The result is familiar: online oversells, emergency transfers, excess safety stock, duplicate purchasing, and customer service teams spending hours validating availability before confirming orders. Leadership sees revenue growth but margin erosion and declining fulfillment reliability.
A distribution ERP modernization program would not start by simply replacing screens. It would redesign the inventory operating model. Master data would be standardized across items, locations, units, and channel mappings. Transfer workflows would be formalized with in-transit visibility. Allocation rules would be centralized. Returns would move through controlled disposition statuses. Cycle counting would be risk-based. Channel integrations would shift from batch updates to API or event-driven synchronization where possible. The outcome is not only better counts. It is a more scalable and governable distribution network.
Where AI automation adds value in distribution ERP
AI should not be positioned as a replacement for inventory controls. Its strongest role is in augmenting ERP decision-making and exception management. In distribution environments, AI can identify patterns that indicate likely inventory distortion before service failures occur.
Examples include anomaly detection on adjustment frequency by warehouse, prediction of items likely to experience stock variance after receiving, recommendations for cycle count prioritization, identification of channel synchronization delays, and alerts when transfer lead times deviate from normal patterns. AI can also support intelligent replenishment by combining historical demand, seasonality, promotions, and supplier variability, but only if the underlying ERP transaction data is governed and reliable.
| ERP capability | AI or automation use case | Operational value |
|---|---|---|
| Inventory transactions | Anomaly detection on unusual adjustments or negative stock events | Faster root-cause identification and stronger control discipline |
| Cycle counting | Risk-based count scheduling by variance probability and item criticality | Higher count productivity and better accuracy coverage |
| Order allocation | Automated exception routing when promised stock conflicts across channels | Reduced oversell risk and faster customer response |
| Transfers and replenishment | Predictive alerts on likely stockouts or delayed inter-warehouse replenishment | Improved service levels and lower emergency freight |
| Returns processing | Classification support for resale, quarantine, refurbishment, or scrap | Better recovery value and cleaner available inventory |
Governance is what sustains inventory accuracy after go-live
Many ERP programs improve inventory visibility temporarily, then lose control because governance was treated as a project artifact rather than an operating discipline. Sustainable accuracy requires clear ownership across master data, transaction policies, exception handling, and performance management.
Executive teams should define who owns item master governance, location setup, unit-of-measure conversions, adjustment approvals, transfer policy, channel allocation rules, and inventory reconciliation. They should also establish enterprise KPIs such as inventory record accuracy, negative inventory incidence, order promise reliability, transfer variance rate, return disposition cycle time, and count variance by warehouse. Without these controls, even a modern cloud ERP can become another system that reflects process inconsistency rather than correcting it.

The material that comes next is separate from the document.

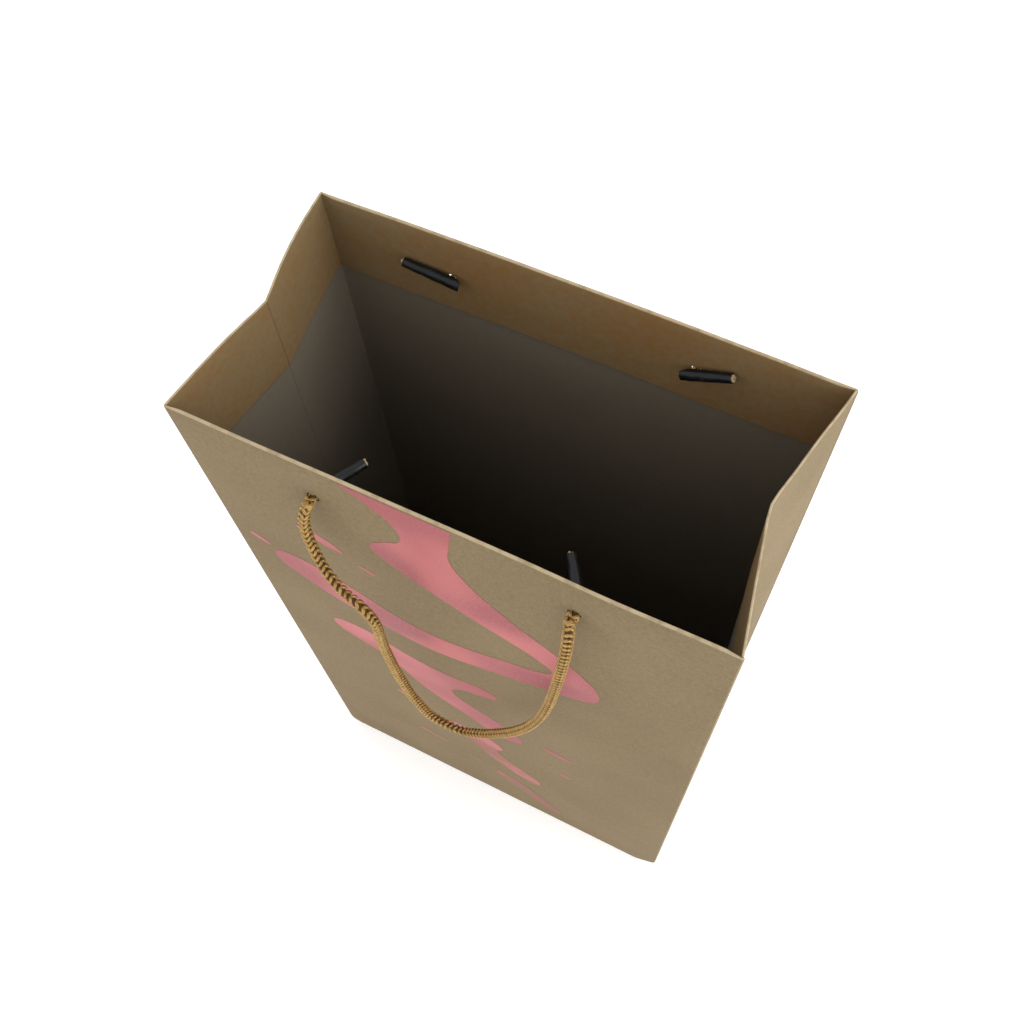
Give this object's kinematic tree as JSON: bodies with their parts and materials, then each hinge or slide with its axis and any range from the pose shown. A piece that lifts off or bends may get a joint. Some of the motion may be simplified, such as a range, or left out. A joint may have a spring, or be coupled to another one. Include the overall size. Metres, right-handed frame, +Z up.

Cloud ERP modernization tradeoffs leaders should evaluate
Modernizing to cloud ERP improves interoperability, scalability, and visibility, but leaders should approach the transition with architectural discipline. Highly customized legacy environments often contain hidden process exceptions that users rely on. Moving too quickly without redesigning those workflows can recreate old inaccuracies in a new platform.
The right approach is to distinguish between strategic differentiation and operational inconsistency. Most distributors do not gain competitive advantage from having different receiving logic by warehouse or informal transfer practices by branch. Those should be standardized. By contrast, customer-specific allocation rules, value-added service workflows, or specialized fulfillment models may justify configurable process variation. Composable ERP architecture helps here by allowing a standardized core with flexible extensions for channel, warehouse, or service-specific needs.
Executive recommendations for improving inventory accuracy across warehouses and channels
- Treat inventory accuracy as a cross-functional operating model priority spanning sales, procurement, warehouse operations, finance, and digital commerce.
- Standardize inventory-affecting workflows before automating them, especially receiving, transfers, returns, and adjustments.
- Use cloud ERP integration patterns that reduce batch latency and manual rekeying between channels, WMS, marketplaces, and finance.
- Implement role-based governance for master data, approvals, exception handling, and reconciliation metrics.
- Adopt risk-based cycle counting and AI-assisted anomaly detection instead of relying only on periodic full counts.
- Design for multi-warehouse and multi-entity scalability early, including in-transit visibility, intercompany logic, and channel allocation rules.
- Measure ROI through service reliability, reduced write-offs, lower safety stock, faster close, fewer expedites, and improved planner productivity.
The strongest business case for distribution ERP is not simply fewer inventory errors. It is better enterprise coordination. When inventory data becomes trustworthy, sales can promise with confidence, procurement can buy with less buffer, finance can close faster, operations can reduce firefighting, and leadership can scale channels without losing control.
Distribution ERP as the foundation for operational resilience
In volatile supply environments, inventory accuracy becomes a resilience capability. Distributors need to know what is available, where it is, what condition it is in, what is committed, what is in transit, and what can be reallocated quickly. That level of operational visibility cannot be sustained through disconnected applications and manual workarounds.
A modern distribution ERP provides the digital operations backbone for resilient inventory management. It connects warehouses, channels, suppliers, customer commitments, and financial controls into one governed system of execution. For organizations managing growth, complexity, and service expectations simultaneously, that is the difference between reactive inventory management and scalable enterprise control.